Postcard from Lock 7 of the Erie Canal

It is the 200-yr anniversary of the Erie Canal’s completion. The canal was the gateway to settlement and commercial activity into the American interior by way of the Great Lakes and the Mississippi River. It is the reason NY is called the Empire State and why NYC boomed the way it did.
The canal parallels the Mohawk River. The river connects to the Hudson River, and would have been the corridor for said activity, but for the waterfalls on the Mohawk in Cohoes, NY. Prior to the canal, seafaring ships could navigate as far as Albany; cargo was then transferred onto a stagecoach, which traveled in a straight line between Albany and the Mohawk, which was first an Indian trading path and then the old Dutch road. There, in a town called Schenectady, west of the falls, the stages reloaded their cargo onto ships and set out on the journey further west. This stagecoach run evolved into the first steam-engine route in NY, and was not far behind the first railroad line in America.

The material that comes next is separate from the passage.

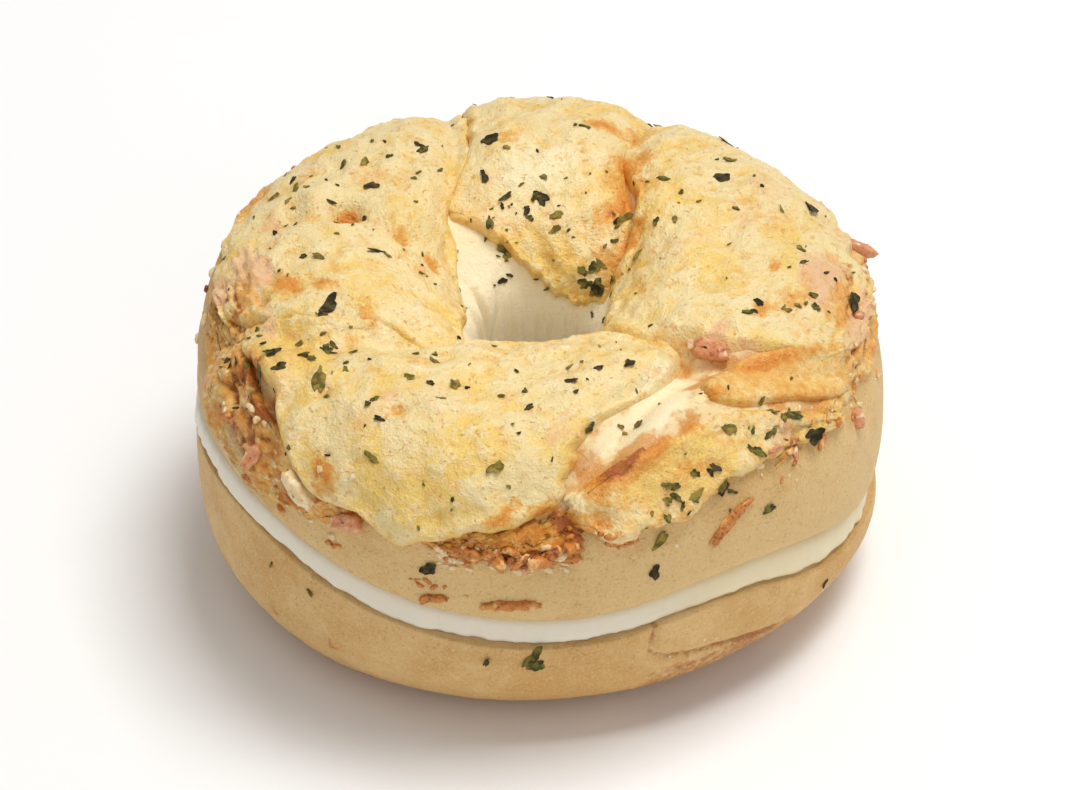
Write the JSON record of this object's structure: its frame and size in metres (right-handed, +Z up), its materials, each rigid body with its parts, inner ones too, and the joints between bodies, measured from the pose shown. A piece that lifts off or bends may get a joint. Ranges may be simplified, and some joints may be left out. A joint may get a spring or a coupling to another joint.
{
  "type": "filled ring bagel",
  "caption": "Ring bagel cut across and filled with white cream, its twisted crown topped with melted cheese, ham bits and dried herb flakes.",
  "frame": {"origin": "centre of the whole bagel's box in plan, at the flat underside it rests on", "axes": "+Z up through the hole, front towards -Y, +X to the right seen from the front"},
  "size_m": [0.1103, 0.1106, 0.0585],
  "materials": {
    "heel_crust": "matte",
    "crown_crust": "matte",
    "cream": "satin",
    "melted_cheese": "satin",
    "ham": "satin",
    "toasted_cheese": "satin",
    "herb": "matte"
  },
  "bodies": {
    "root": {"bottom_half": "heel_crust", "cheese_back": "melted_cheese", "cheese_front": "melted_cheese", "cheese_front_right": "melted_cheese", "cheese_rear_left": "melted_cheese", "cheese_right": "melted_cheese", "cheese_small": "melted_cheese", "cream_filling": "cream", "ham_front_left": "ham", "ham_front_right": "ham", "ham_left": "ham", "ham_right_edge": "ham", "ham_right_of_hole": "ham", "herb_flake_01": "herb", "herb_flake_02": "herb", "herb_flake_03": "herb", "herb_flake_04": "herb", "herb_flake_05": "herb", "herb_flake_06": "herb", "herb_flake_07": "herb", "herb_flake_08": "herb", "herb_flake_09": "herb", "herb_flake_10": "herb", "herb_flake_11": "herb", "herb_flake_12": "herb", "herb_flake_13": "herb", "herb_flake_14": "herb", "herb_flake_15": "herb", "herb_flake_16": "herb", "herb_flake_17": "herb", "herb_flake_18": "herb", "herb_flake_19": "herb", "herb_flake_20": "herb", "herb_flake_21": "herb", "pale_shred_left": "toasted_cheese", "toasted_crumb_front": "toasted_cheese", "toasted_crumb_left": "toasted_cheese", "toasted_shred_front": "toasted_cheese", "toasted_shred_front_left": "toasted_cheese", "toasted_shred_right": "toasted_cheese", "top_half": "crown_crust"}
  },
  "joints": []
}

After the canal was completed in 1825, cargo could mostly stay on the water, though it still had to be loaded onto smaller boats, called packet boats, which could fit in the canal. Also, the canal could not operate during the winter months due to ice. Of course, trains and trucks surpassed canals as the main means of transporting people and goods, the surging growth of the country was less dependent on this corridor and Western New York began to decline.
It wasn’t before a number of new cities rose up in the area because of the energy and activities of the canal. These cities were, more often than not, named after places from the classical era (Rome, Ithaca, Troy, etc.), the idea being that reason, mathematics, and engineering would solve the problems of building, moving, and powering a massive number of things in the new world.
Shortly after the canal was built, the first technical college in America, Rensselaer Polytechnic Institute (RPI), was founded in Troy, NY. Troy is home to one of the first locks on the canal — locks are the mechanisms with gates and pumps that raise and lower boats (remember the falls!). RPI looks down from a hill onto Broadway, where my house is, and from where I write this postcard today.